I go to a lot of classes to observe and take classes too. I find that students are interested. An instructor has to possess a "spark" that shows that he or she is interested in the students - they will respond.
Our teachers are enthusiastic. Many forget that community college teachers are not necessarily trained in education. These are people who are trained in their disciplines and are learning how to teach to others. When I interview new teachers, I look on two fronts; they have to love their subject matter with a personality that will "hook" the class and have an interest in teaching what they know to others. There are a lot of people at Chabot with these qualities.
Community colleges and education are in so much financial trouble that this dominates conversations. What sometimes is forgotten is that we are good educational institutions. The community may start to question if this is still a good place to go or if we are viable. I want to say that Chabot and other colleges are still excellent places to learn. We may not have all the programs we want and may not be able to address every need in the community, but we have very good programs delivered by very good people. Overall, even though we are struggling and have our issues, our schools are still delivering quality education.

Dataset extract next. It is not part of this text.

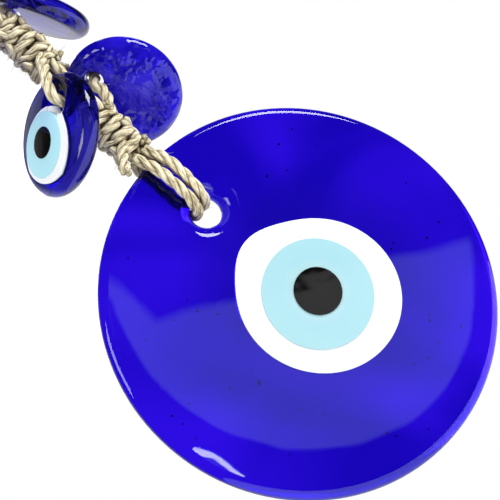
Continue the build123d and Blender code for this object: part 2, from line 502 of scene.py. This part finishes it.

There are positive things. Our community was very kind to us when they passed a bond measure three years ago. This will rebuild much of our campus and provide new buildings for Chabot and Las Positas. The people coming to our community and kids growing up in our community will have an even better institution when this construction program is completed. Our campus will have a new sparkle to it. Community support is very strong and I want them to know that they have a first class educational institution. Chabot delivers a good program to its community on a daily basis.